**TASK STATEMENT:** Everything from the line containing "Reconstruct the object" through the line containing "of the wheel." must be quoted exactly; everything else is left out.

---

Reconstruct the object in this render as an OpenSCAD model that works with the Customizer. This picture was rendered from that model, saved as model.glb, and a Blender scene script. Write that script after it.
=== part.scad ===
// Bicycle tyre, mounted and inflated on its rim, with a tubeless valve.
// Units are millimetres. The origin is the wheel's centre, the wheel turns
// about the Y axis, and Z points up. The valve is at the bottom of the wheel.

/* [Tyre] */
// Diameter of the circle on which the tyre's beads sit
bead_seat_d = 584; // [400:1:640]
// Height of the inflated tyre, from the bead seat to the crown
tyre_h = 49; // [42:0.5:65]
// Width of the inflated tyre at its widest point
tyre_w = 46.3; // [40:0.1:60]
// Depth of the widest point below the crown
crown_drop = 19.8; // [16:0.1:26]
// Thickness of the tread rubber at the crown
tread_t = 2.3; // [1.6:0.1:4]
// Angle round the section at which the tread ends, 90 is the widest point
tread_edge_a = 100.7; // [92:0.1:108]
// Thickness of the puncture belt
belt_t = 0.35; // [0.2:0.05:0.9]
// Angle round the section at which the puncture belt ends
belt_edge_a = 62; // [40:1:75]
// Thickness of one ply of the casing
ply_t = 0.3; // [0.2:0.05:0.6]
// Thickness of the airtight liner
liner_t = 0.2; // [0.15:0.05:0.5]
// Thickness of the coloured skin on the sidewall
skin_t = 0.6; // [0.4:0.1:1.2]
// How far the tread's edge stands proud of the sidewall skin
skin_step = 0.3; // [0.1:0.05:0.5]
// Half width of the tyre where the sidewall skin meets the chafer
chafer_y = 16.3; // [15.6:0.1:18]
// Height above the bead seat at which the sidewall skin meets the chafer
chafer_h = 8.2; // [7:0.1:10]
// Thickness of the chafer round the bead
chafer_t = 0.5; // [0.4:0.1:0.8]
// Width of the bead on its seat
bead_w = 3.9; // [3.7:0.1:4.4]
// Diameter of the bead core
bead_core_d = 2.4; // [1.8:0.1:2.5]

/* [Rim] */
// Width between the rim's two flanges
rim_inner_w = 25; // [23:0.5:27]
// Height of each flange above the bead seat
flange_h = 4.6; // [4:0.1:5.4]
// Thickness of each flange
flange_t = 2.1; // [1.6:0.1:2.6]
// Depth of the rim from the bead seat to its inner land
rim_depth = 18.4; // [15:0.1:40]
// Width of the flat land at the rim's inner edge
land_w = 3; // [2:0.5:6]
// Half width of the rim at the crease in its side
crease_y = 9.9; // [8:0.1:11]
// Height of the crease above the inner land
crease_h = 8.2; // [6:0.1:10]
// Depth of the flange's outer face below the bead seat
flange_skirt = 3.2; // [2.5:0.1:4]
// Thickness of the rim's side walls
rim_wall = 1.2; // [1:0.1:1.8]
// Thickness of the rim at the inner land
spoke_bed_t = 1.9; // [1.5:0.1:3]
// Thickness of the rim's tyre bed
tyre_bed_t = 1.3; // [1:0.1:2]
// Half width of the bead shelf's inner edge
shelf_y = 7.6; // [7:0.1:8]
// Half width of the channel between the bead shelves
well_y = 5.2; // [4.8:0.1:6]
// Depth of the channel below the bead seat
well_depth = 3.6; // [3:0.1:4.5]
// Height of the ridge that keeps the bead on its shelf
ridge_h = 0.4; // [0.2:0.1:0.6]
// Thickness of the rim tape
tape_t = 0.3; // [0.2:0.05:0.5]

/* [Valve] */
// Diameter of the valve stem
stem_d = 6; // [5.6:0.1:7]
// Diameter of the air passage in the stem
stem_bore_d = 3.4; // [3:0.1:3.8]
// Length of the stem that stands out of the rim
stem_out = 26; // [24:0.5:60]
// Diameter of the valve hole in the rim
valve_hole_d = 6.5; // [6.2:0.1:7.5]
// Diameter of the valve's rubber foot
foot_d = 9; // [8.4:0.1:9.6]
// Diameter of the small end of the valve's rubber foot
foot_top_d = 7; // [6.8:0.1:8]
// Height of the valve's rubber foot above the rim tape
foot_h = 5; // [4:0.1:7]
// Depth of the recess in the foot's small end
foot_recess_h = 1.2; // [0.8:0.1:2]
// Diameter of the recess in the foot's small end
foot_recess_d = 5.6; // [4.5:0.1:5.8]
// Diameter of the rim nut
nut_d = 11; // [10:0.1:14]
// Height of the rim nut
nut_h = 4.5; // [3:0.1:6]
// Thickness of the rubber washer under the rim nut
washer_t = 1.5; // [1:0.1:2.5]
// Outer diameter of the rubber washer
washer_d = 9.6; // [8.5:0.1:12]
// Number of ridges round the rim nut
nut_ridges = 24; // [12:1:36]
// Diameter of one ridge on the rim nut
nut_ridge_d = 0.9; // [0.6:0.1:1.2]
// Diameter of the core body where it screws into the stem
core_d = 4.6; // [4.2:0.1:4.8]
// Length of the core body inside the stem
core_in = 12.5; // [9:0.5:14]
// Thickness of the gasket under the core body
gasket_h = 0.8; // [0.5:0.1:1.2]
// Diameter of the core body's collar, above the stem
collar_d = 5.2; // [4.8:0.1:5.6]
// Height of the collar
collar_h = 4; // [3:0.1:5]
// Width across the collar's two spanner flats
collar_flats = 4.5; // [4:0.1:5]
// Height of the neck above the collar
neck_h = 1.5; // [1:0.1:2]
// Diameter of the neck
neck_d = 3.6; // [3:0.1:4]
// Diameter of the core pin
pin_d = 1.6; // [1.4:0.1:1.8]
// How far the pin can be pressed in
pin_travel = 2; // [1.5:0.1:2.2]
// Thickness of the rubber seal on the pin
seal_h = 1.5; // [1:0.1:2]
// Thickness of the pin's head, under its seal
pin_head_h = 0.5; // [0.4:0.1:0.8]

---

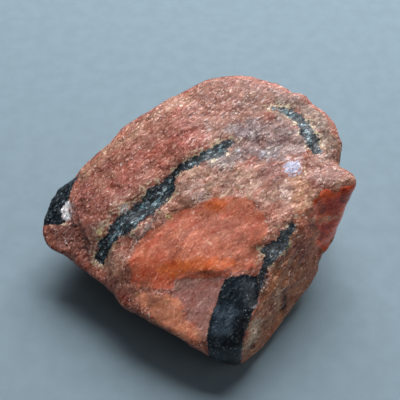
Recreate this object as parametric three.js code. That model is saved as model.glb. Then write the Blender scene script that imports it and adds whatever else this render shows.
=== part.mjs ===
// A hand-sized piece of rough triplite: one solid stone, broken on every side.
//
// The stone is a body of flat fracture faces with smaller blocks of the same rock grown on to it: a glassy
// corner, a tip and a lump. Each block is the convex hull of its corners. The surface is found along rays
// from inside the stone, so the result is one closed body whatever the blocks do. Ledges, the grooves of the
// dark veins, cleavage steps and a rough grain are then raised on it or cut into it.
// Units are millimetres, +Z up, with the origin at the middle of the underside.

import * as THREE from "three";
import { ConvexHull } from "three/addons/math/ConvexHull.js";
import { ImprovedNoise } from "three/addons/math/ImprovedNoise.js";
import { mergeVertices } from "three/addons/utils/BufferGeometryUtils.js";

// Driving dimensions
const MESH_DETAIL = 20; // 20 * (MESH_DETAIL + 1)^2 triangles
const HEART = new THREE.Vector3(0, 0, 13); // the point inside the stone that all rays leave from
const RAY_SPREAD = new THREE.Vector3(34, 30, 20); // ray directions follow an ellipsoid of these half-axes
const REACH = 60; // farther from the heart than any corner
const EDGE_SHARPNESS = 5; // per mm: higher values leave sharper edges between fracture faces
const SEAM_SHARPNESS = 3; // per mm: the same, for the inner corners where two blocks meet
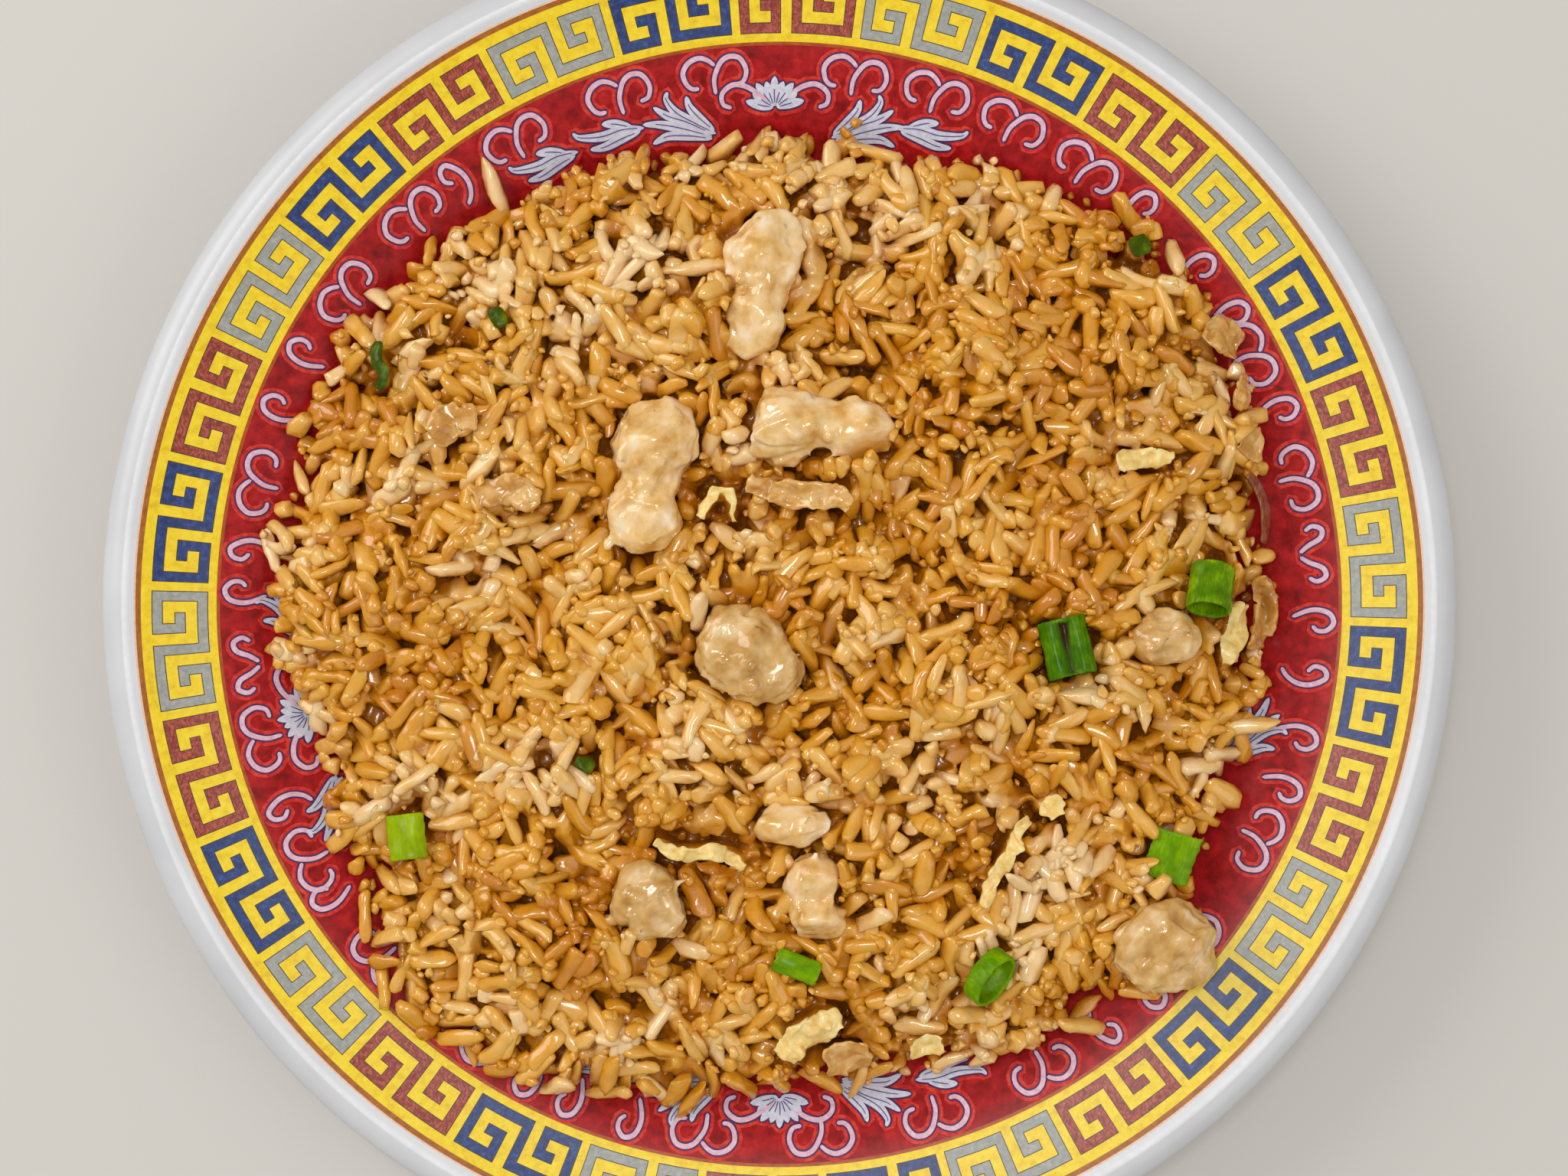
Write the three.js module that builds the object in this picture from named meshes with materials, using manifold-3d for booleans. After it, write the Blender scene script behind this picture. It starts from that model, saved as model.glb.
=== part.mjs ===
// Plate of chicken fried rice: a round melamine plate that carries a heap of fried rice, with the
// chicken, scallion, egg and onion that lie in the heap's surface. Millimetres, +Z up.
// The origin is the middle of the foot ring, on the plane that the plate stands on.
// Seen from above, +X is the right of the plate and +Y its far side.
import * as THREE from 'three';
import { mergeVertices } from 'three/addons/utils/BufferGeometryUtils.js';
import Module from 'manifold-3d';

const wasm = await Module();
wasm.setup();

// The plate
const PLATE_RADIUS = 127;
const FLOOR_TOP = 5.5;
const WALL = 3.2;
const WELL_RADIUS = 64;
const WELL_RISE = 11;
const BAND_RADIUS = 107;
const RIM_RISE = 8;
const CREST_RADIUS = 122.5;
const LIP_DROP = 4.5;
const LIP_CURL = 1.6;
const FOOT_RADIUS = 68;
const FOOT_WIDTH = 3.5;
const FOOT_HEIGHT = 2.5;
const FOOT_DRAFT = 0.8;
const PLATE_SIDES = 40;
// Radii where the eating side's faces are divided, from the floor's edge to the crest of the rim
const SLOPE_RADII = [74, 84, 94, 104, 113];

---

**ANSWER TO THIS TASK:**
Reconstruct the object in this render as an OpenSCAD model that works with the Customizer. This picture was rendered from that model, saved as model.glb, and a Blender scene script. Write that script after it.
=== part.scad ===
// Bicycle tyre, mounted and inflated on its rim, with a tubeless valve.
// Units are millimetres. The origin is the wheel's centre, the wheel turns
// about the Y axis, and Z points up. The valve is at the bottom of the wheel.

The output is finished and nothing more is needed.